Tuesday, December 22, 2009

Nine Crisco Twisters

On the Ninth day of Christmas, her Tartness gave to us...



Nine Crisco Twisters


Eight Solstice Wishes
Seven Success Secrets...
Six Writing Tasks
Five Sii---illy Songs
Four Cross-Dressed
Three Christmas Lists
Two Tartlet Minis
And a Boy Toy on a Hay Bale



Nine Crisco Twisters? Are you serious?

Well... No and Yes...

Nine would be a lot of Crisco Twisters, if you want my honest opinion on the matter. Even on a good day I've probably only got a dozen friends willing to play... it IS messy (picture notwithstanding, we typically have not worn this many clothes, so typically there is also a shower involved, or a hot tub), after all, and twelve people easily fits on three boards—two if you're really GOOD friends.

And actually, I think we always used margarine, but that was more because Crisco seems to be something I only have on hand when I know I am going to be baking something that uses it... not that as an adult I use margarine... switched to butter years ago... and Crisco DOES spread on the board better... but I digress...


Nine Crisco Twisters? Are you serious?

Well Yes and No...Nine may be a lot of Crisco Twister games to have around, but it DOES seem like a reasonable goal for the number of nefarious use products one ought to have around at any given time... Some others on the list...


Hot wheels (frozen): These run ever so nicely over the hills and dales of your favorite playmate... though watch it if said playmate is hairy—chest hair in particular, is averse to those hot wheel wheels and tend to make those burly guys scream like girly men.

You should always have a set in your freezer...

Kiddy pool: Preferably with strong enough sides that it can contain pudding or jello for a nice wrestling match.

Knitted Hand cuffs: Though the fur variety hold better, and the plain old metal ones are good if you've got a mean streak... silk scarf will do in a pinch... still... just OWNING knitted hand cuffs shows a certain twist of mind that just SCREAMS tart...

Dress up clothes: Oh, I know.... you SAY they are for future Halloweens, but that eye patch is sexy on any given Thursday, if you ask me.


Whip: because how else are you going to make them dance like you like? I mean seriously?

Food stuffs, preferably creamy in texture: chocolate, whipped cream, pudding, honey, frosting... brightly colored is good... put it on as war paint before you begin...

Bouncy Ball: (the big exercise kind)--if you can't see the use of this, you're just not trying hard enough...


IMAGINATION. No limits my friends... not a one...


And before you tell me Santa is going to put me on the naughty list, here is my theory... you know how in the game of Hearts you try to AVOID taking hearts, but if you take ALL the hearts then you Shoot the Moon and win the hand? I figure Santa's naughty list works just about that way... if you are a little naughty, it counts against you, but if you are TOTALLY naughty, then in comes back around and you win and get to be considered nice again...
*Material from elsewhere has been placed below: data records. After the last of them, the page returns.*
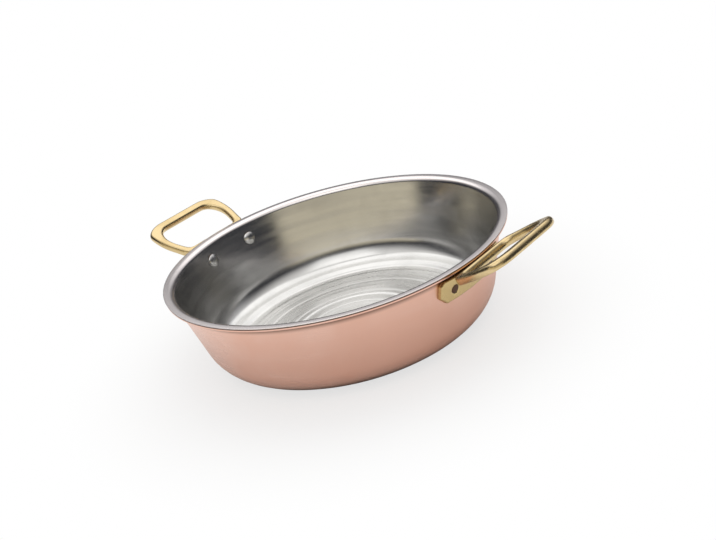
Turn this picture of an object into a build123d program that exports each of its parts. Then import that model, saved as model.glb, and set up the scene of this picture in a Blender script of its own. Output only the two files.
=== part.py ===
from build123d import *
from math import asin, cos, radians, sin, sqrt, tan
import os

# Copper serving pan with a steel lining, a flared pouring lip and two cast brass loop handles.
# Frame: origin at the centre of the base's underside, +Z up, handles on +X and -X. Millimetres.

# Pan body
rim_diameter = 240.0
pan_height = 65.0
wall_slope = 15.0
lip_overhang = 5.0
copper_thickness = 2.0
steel_thickness = 0.5
base_corner_radius = 28.0
lip_bend_radius = 2.0
lip_step = 0.3
copper_edge_radius = 0.7
steel_edge_radius = 0.2
bond_gap = 0.02

# Handle plate, curved to the wall
plate_width = 63.0
plate_height = 16.0
plate_thickness = 3.0
plate_drop = 5.5
plate_low_corner = 5.0
plate_top_corner = 2.5
plate_edge_radius = 0.6
seat_gap = 0.1

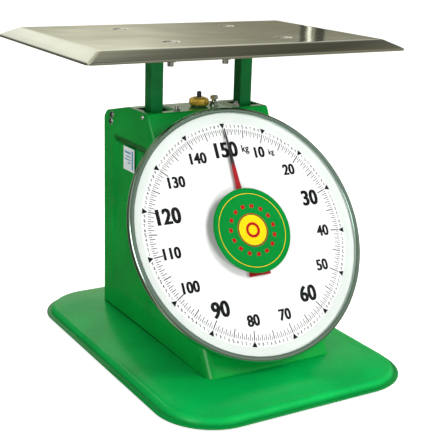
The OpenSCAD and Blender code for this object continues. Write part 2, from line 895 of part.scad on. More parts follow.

So this is just the Tart, Shootin' the Moon...

3 comments:

Elizabeth Spann Craig said...

I've never thought of Hearts that way! It sounds like the perfect justification to me. ;)

Elizabeth
Mystery Writing is Murder

Jan Morrison said...

I'm with Elizabeth - I like your math - it's weird but it works. Going to try the crisco thing though too wet here right now.

Hart Johnson said...

Thank you ladies! Now I just need a campaign manager to make this the NEW math!